All about Ian…

I’m a marine scientist working in the Department of Microbiology at Cornell University in the tiny town to Ithaca, NY (nowhere near New York City…). I started my education at high school in Canberra, Australia, before doing an undergraduate degree in marine science at the University of Queensland. After my BS degree I completed an honors degree (which is more like a MS in the US) in the Department of Botany, UQ studying benthic microalgae and marine viruses (with Bill Dennison and Judy O’Neil). I moved to the US for a PhD in 2000 working with Jed Fuhrman at the University of Southern California.
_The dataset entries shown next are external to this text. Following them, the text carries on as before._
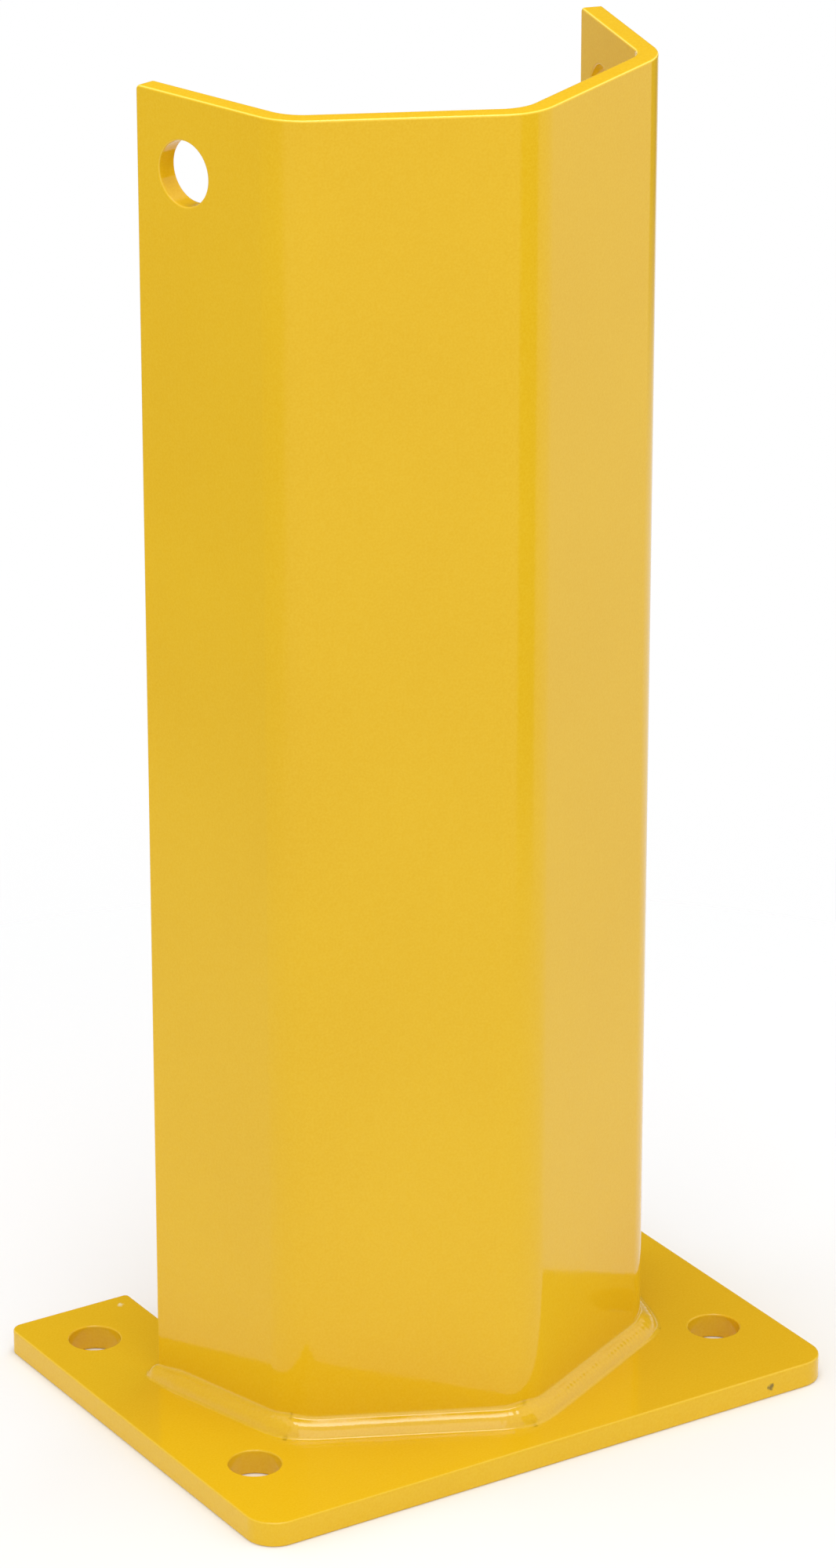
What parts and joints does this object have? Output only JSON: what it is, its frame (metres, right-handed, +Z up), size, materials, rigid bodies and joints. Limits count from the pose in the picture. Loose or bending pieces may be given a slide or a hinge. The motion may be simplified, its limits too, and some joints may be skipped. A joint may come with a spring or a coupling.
{
  "type": "steel column guard",
  "caption": "Open angular steel guard plate, bent at the nose and shoulders, welded upright on a notched rectangular anchor plate with bolt holes.",
  "frame": {"origin": "centre of the anchor plate's underside, on the floor", "axes": "+Z up along the guard, -Y out of the guard's nose towards the traffic, +X along the anchor plate's long side"},
  "size_m": [0.2032, 0.1524, 0.4143],
  "materials": {
    "plate_coat": "glossy safety-yellow powder coat on flat steel plate",
    "guard_coat": "glossy safety-yellow powder coat with faint orange peel on bent steel plate",
    "weld_coat": "glossy safety-yellow powder coat over a smooth convex weld bead"
  },
  "bodies": {
    "root": {"base_plate": "plate_coat", "guard": "guard_coat", "weld_left_flange": "weld_coat", "weld_left_face": "weld_coat", "weld_right_face": "weld_coat", "weld_right_flange": "weld_coat"}
  },
  "joints": []
}
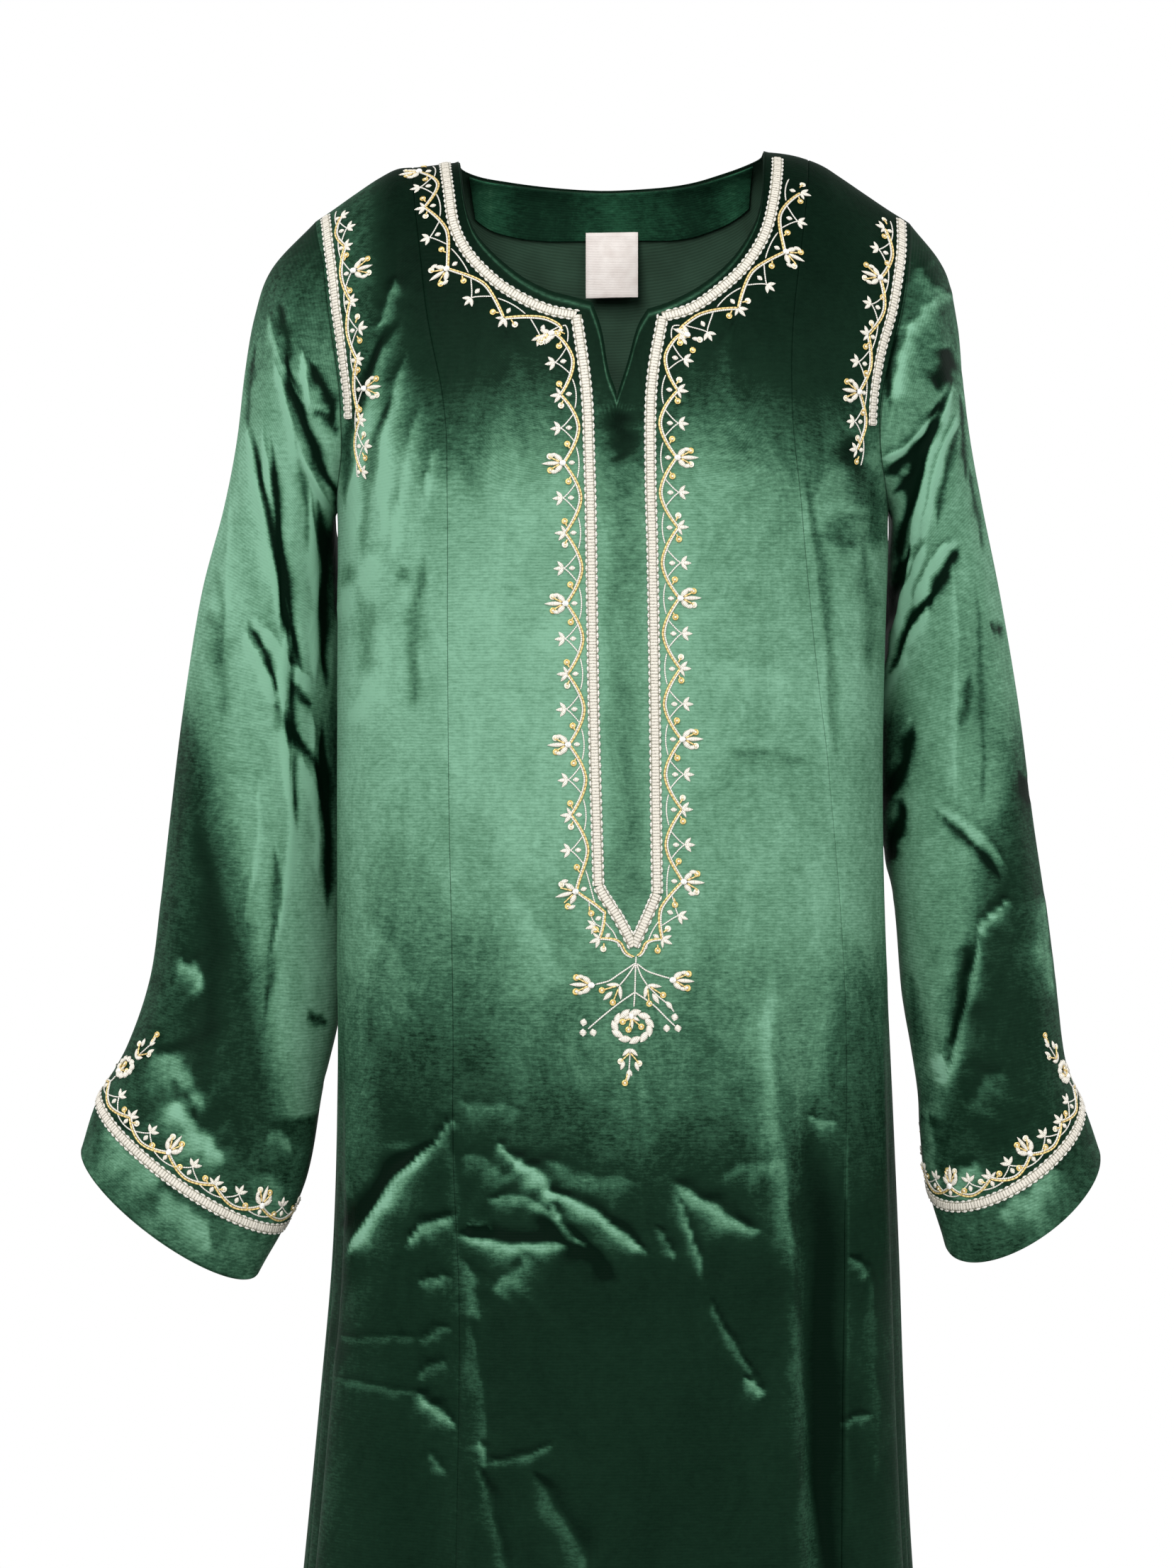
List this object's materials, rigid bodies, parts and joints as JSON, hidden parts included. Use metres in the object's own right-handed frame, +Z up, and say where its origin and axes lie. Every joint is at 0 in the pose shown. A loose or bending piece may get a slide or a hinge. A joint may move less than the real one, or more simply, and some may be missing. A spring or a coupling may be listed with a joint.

My PhD project examined the impact of viruses on bacterial community composition, although I also did a great deal of work mapping the biogeography of bacterial taxa around different habitats of the ocean. In 2005 I moved to a postdoc at the University of California, Santa Cruz, working with Jon Zehr on marine diazotrophic (N-fixing) bacteria and community genomics/transcriptomics before coming to Cornell in 2009. My work since coming to Cornell has focused once again mainly on marine mass mortalities and their drivers.

Outside of work I am passionate about understanding perspectives of the human experience around the world, understanding variance across multiple axes, and sports involving water (swimming, water polo, hockey). I’m normally in the water somewhere.